Bond expects HK to set pace of turnaround
Hong Kong is expected to suffer along with other economies amid the world's economic slowdown but should be the first in the region to rebound, according to HSBC Holdings group chairman Sir John Bond.
However, he would not rule out the possibility that HSBC would layoff staff following the economic uncertainty that has occurred since the September 11 terrorist attacks.
'We never rule out laying off staff but for HSBC it will always be the last resort,' he said after addressing the Hong Kong General Chamber of Commerce yesterday.
'We would always prefer to handle it on a voluntary basis.
'I am afraid in a free market there are no guaranteed jobs, including mine.'
Last week Bank of China announced it would release more than 400 employees following the merger with its 10 Hong Kong-based sister banks.
Sir John said it was hard for Hong Kong's open economy not to be affected by the rest of the world.
'But I am confident Hong Kong will come out faster and stronger than most of others.'
Hong Kong's political stability, low taxation rates, pool of talent, open economy and its increasing connections with the mainland definitely provided a competitive advantage, Sir John said.
Speaking of the heavy sell-off in HSBC shares since September 11, he said the bank could not buck the market trend which showed signs of overselling.

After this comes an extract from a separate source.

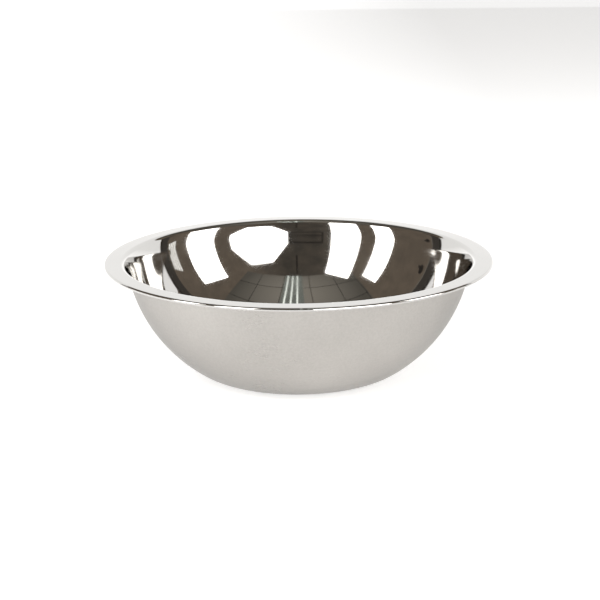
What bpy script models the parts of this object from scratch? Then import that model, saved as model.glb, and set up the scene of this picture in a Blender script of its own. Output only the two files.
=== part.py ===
"""A pressed stainless steel mixing bowl: one disc of sheet, drawn, flanged and curled.

The bowl is a single piece of metal. Its section is the middle line of the sheet, which runs
from the centre of the base, up the wall, over the lip and round the curled bead. The line
is turned about Z and then given the sheet's thickness. Units are metres, +Z is up, and the
origin is the centre of the flat base, on the surface that the bowl stands on.
"""

from math import atan2, cos, pi, radians, sin, sqrt, tan

import bpy

# Driving dimensions.
SHEET = 0.0006  # 24 gauge stainless steel
RIM_DIAMETER = 0.3366  # over the bead, 13 1/4 in
HEIGHT = 0.1016  # floor to the top of the lip, 4 in
BASE_DIAMETER = 0.1572  # where the outer face of the wall's arc would meet the floor
WALL_RADIUS = 0.1298  # the wall's arc in section, at the outer face
WALL_LEAN = radians(12.6)  # the wall's slope outwards from vertical, where it is steepest
BASE_CORNER_RADIUS = 0.0505  # the soft turn from the flat base into the wall, outer face
FLARE_RADIUS = 0.0496  # the gentle turn outwards below the lip, upper face
FLARE_LEAN = radians(26.3)  # the slope outwards from vertical, where the flare meets the bend
LIP_BEND_RADIUS = 0.0047  # the tight turn from the flare into the lip, upper face
LIP_DROOP = radians(0.5)  # the lip falls this much towards its edge
BEAD_DIAMETER = 0.0031  # the rolled edge, outside
BEAD_CURL = radians(288.0)  # out, under and back up, stopping short of the lip's underside

# How finely the round shapes are divided.
TURN_STEPS = 72
CORNER_STEPS = 5
WALL_STEPS = 8
FLARE_STEPS = 2
BEND_STEPS = 4
BEAD_STEPS = 9

HALF = SHEET / 2
WELD = 0.00005  # joins the turned faces at the axis and at the seam
STEEL_COLOUR = (0.72, 0.71, 0.69, 1.0)

# Radii of the sheet's middle line.
WALL = WALL_RADIUS - HALF
CORNER = BASE_CORNER_RADIUS - HALF
FLARE = FLARE_RADIUS - HALF
BEND = LIP_BEND_RADIUS - HALF
BEAD = BEAD_DIAMETER / 2 - HALF


def arc(centre, radius, start, end, steps):
    """Points on an arc of the section, from one angle to another, both ends included."""
    turn = (end - start) / steps
    angles = [start + turn * i for i in range(steps + 1)]
    return [(centre[0] + radius * cos(a), centre[1] + radius * sin(a)) for a in angles]


def section():
    """The sheet's middle line as (radius, height) points, from the axis to the free edge."""
    # Downwards from the lip's crest: the middle of its bend, of the flare, and of the wall.
    bend_height = HEIGHT - HALF - BEND
    flare_height = bend_height + (BEND - FLARE) * sin(FLARE_LEAN)
    wall_height = flare_height + (FLARE + WALL) * sin(WALL_LEAN)
    wall = (BASE_DIAMETER / 2 - sqrt(WALL_RADIUS**2 - wall_height**2), wall_height)

    # The corner's arc rests on the floor and touches the wall's arc from the inside.
    corner_height = HALF + CORNER
    reach = sqrt((WALL - CORNER) ** 2 - (wall_height - corner_height) ** 2)
    corner = (wall[0] + reach, corner_height)
    corner_end = atan2(corner_height - wall_height, reach)

    # The flare and the bend turn about middles that lie outside the wall and under the lip.
    flare = (wall[0] + (WALL + FLARE) * cos(WALL_LEAN), flare_height)
    bend = (flare[0] + (BEND - FLARE) * cos(FLARE_LEAN), bend_height)

    # The lip runs straight from the bend's crest and meets the bead's circle without a corner.
    bead_radius = RIM_DIAMETER / 2 - BEAD_DIAMETER / 2
    lip_end = bead_radius + BEAD * sin(LIP_DROOP)
    fall = (lip_end - bend[0]) * tan(LIP_DROOP)
    bead = (bead_radius, HEIGHT - HALF - fall - BEAD * cos(LIP_DROOP))
    bead_start = pi / 2 - LIP_DROOP

    points = [(0.0, HALF)]
    points += arc(corner, CORNER, -pi / 2, corner_end, CORNER_STEPS)
    points += arc(wall, WALL, corner_end, -WALL_LEAN, WALL_STEPS)[1:]
    points += arc(flare, FLARE, pi - WALL_LEAN, pi - FLARE_LEAN, FLARE_STEPS)[1:]
    points += arc(bend, BEND, pi - FLARE_LEAN, pi / 2, BEND_STEPS)[1:]
    points += arc(bead, BEAD, bead_start, bead_start - BEAD_CURL, BEAD_STEPS)
    return points


def steel():
    """Bright stainless steel."""
    material = bpy.data.materials.new("stainless_steel")
    material.use_nodes = True
    surface = material.node_tree.nodes["Principled BSDF"]
    surface.inputs["Base Color"].default_value = STEEL_COLOUR
    surface.inputs["Metallic"].default_value = 1.0
    surface.inputs["Roughness"].default_value = 0.15
    return material


def make_bowl(collection):
    """Turns the sheet's middle line once round and gives it thickness to both sides."""
    points = section()
    mesh = bpy.data.meshes.new("bowl")
    edges = [(i, i + 1) for i in range(len(points) - 1)]
    mesh.from_pydata([(x, 0.0, z) for x, z in points], edges, [])
    bowl = bpy.data.objects.new("bowl", mesh)
    collection.objects.link(bowl)

    turn = bowl.modifiers.new("turn", "SCREW")
    turn.angle = 2 * pi
    turn.screw_offset = 0.0
    turn.steps = TURN_STEPS
    turn.render_steps = TURN_STEPS
    turn.use_merge_vertices = True
    turn.merge_threshold = WELD
    turn.use_smooth_shade = True

    sheet = bowl.modifiers.new("sheet", "SOLIDIFY")
    sheet.thickness = SHEET
    sheet.offset = 0.0
    sheet.use_even_offset = True
    bowl.data.materials.append(steel())


def main():
    for old in list(bpy.data.objects):
        bpy.data.objects.remove(old)
    collection = bpy.data.collections.new("mixing_bowl")
    bpy.context.scene.collection.children.link(collection)
    make_bowl(collection)


main()
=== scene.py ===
# %% [markdown]
# # A pressed steel mixing bowl
#
# A mixing bowl like this starts as one flat disc of stainless steel. A press draws the disc
# down into a bowl, turns its edge outwards into a lip, and rolls the very edge into a bead.
# So there is one piece to model. All the work lies in its section, in the two finishes of
# the sheet, a mirror inside and a satin outside, and in a studio for the mirror to show.

# %% Load the measured bowl
from math import atan2, cos, hypot, pi, radians, sin, sqrt, tan

import bpy
from mathutils import Matrix, Vector, noise


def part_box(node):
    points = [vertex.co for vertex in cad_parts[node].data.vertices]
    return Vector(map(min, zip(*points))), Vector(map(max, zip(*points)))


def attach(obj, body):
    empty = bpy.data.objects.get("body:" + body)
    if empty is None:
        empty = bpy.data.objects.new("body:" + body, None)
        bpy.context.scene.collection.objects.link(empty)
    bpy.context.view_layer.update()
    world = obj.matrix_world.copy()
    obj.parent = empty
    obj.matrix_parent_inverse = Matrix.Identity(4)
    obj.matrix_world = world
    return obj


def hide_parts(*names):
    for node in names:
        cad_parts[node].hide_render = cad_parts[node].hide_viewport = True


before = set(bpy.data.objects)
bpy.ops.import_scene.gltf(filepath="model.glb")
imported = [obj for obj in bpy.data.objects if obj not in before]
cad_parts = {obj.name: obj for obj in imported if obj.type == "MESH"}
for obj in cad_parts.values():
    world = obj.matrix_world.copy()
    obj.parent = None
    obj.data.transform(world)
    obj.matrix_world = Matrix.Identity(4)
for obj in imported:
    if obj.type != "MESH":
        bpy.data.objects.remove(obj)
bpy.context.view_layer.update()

lowest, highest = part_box("bowl")
RIM_RADIUS = highest.x
HEIGHT = highest.z - lowest.z
print(f"rim {2000 * RIM_RADIUS:.1f} mm across, {1000 * HEIGHT:.1f} mm high")

# %% [markdown]
# ## The section of the sheet
#
# Cut through the bowl along its axis and the sheet shows as one long bent line. A spun
# or pressed shape is easiest to describe by that line: a flat base, a soft corner, a wall
# that is one big arc, a gentle flare, a tight bend, a nearly flat lip, and the curl of the
# bead. Each piece of the line touches the next without a corner, because steel sheet doesn't
# crease when it is drawn. The numbers below are the ones a die maker would ask for.

# %% The die maker's numbers, in metres
SHEET = 0.0006
BASE_DIAMETER = 0.1572
WALL_RADIUS = 0.1298
WALL_LEAN = radians(12.6)
BASE_CORNER_RADIUS = 0.0505
FLARE_RADIUS = 0.0496
FLARE_LEAN = radians(26.3)
LIP_BEND_RADIUS = 0.0047
LIP_DROOP = radians(0.5)
BEAD_DIAMETER = 0.0031
BEAD_CURL = radians(288.0)

HALF = SHEET / 2
WALL = WALL_RADIUS - HALF
CORNER = BASE_CORNER_RADIUS - HALF
FLARE = FLARE_RADIUS - HALF
BEND = LIP_BEND_RADIUS - HALF
BEAD = BEAD_DIAMETER / 2 - HALF


# %% How finely each stretch of the line is divided
BASE_RINGS = 8
CORNER_STEPS = 14
WALL_STEPS = 32
FLARE_STEPS = 6
BEND_STEPS = 14
LIP_RINGS = 4
BEAD_STEPS = 28


# %% Points along an arc
def arc(centre, radius, start, end, steps):
    """Points on an arc of the section, from one angle to another, without the first one."""
    turn = (end - start) / steps
    angles = [start + turn * i for i in range(1, steps + 1)]
    return [(centre[0] + radius * cos(a), centre[1] + radius * sin(a)) for a in angles]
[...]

The decline in the HSBC share price was in line with world markets, he said.
However, the bank had diversified risk which was helpful in these types of situation.
Sir John refused to comment on whether the bank's non-performing loans would increase this year but said that about 43 per cent of its assets were in loans, which was lower than its competitors. HSBC has a long history of being conservative in its lending policy and in assessing the need for provisions.
Asked whether the bank would consider a share buy-back, Sir John said the board had closely monitored the share price and would consider all the options.
At the close of business on Friday, HSBC shares had fallen more than 26 per cent since the terrorist attacks. A technical rebound yesterday saw the share price jump HK$2.75, or 4.01 per cent, to close at HK$71.25.